Smoked Tea Chicken
Tender chicken slowly smoked with tea and spices, golden‑red skin, crispy outside, juicy inside, a ceremonial classic.
Ingredients
15 items- Whole chicken 1 (about 3 lbs)
- Tea leaves (black or oolong) 30 g
- Sugar 50 g
- Rice 50 g
- Light soy sauce 3 tbsp
- Dark soy sauce 1 tbsp
- Cooking wine 2 tbsp
- Salt 1 tsp
- Five spice powder 1 tsp
- Ginger 10 g
- Scallion 20 g
- Cinnamon stick 1
- Star anise 2
- Sichuan peppercorns 1 tsp
- Sesame oil 1 tbsp
Nutrition
Steps (9 steps)
Pat chicken dry. Rub inside and out with soy sauces, wine, salt, five spice, ginger, scallion, cinnamon, star anise, Sichuan pepper. Massage 5 min, marinate in fridge 4 h.
Line a heavy pot with foil. Mix tea leaves, sugar, rice on the foil.
Bring half a pot of water to a boil. Blanch chicken 2 min, drain and pat dry.

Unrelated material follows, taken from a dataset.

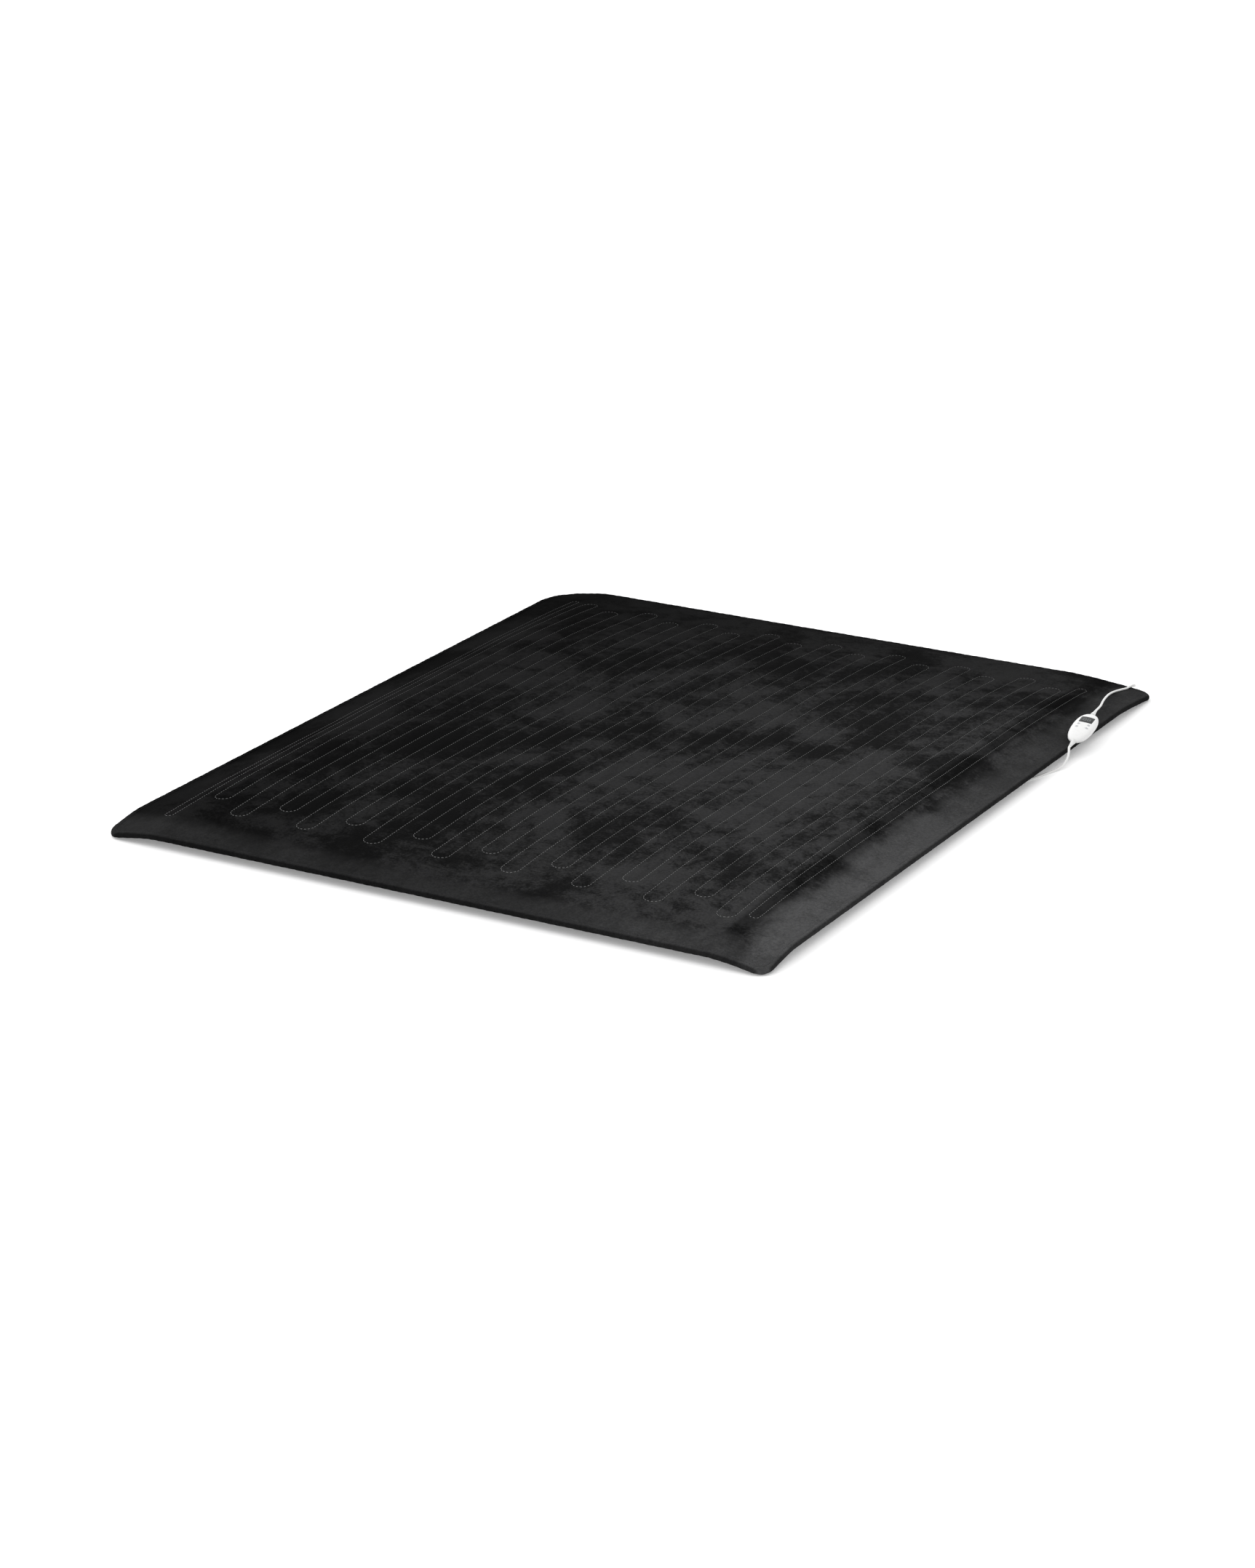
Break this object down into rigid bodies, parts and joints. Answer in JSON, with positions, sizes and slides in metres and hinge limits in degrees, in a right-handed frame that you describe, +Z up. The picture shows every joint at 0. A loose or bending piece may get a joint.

Place chicken on a rack inside the pot, above the smoking mixture, about 2 cm above.
Cover pot and heat on high 3 min until yellow smoke appears and tea scent is strong, then reduce to medium‑low heat.
Smoke on medium‑low for 20 min, keeping lid sealed. Even smoke from edges is normal.
Turn off heat, let rest 5 min, then uncover and carefully remove chicken; skin should be golden brown.
Immediately brush sesame oil over skin for gloss and fragrance.
Let chicken cool, then chop into serving pieces. Serve with garlic‑vinegar sauce if desired.
Tips
Keep lid sealed during smoking to prevent smoke escaping; use black or oolong tea for best flavor; longer marinating yields deeper taste.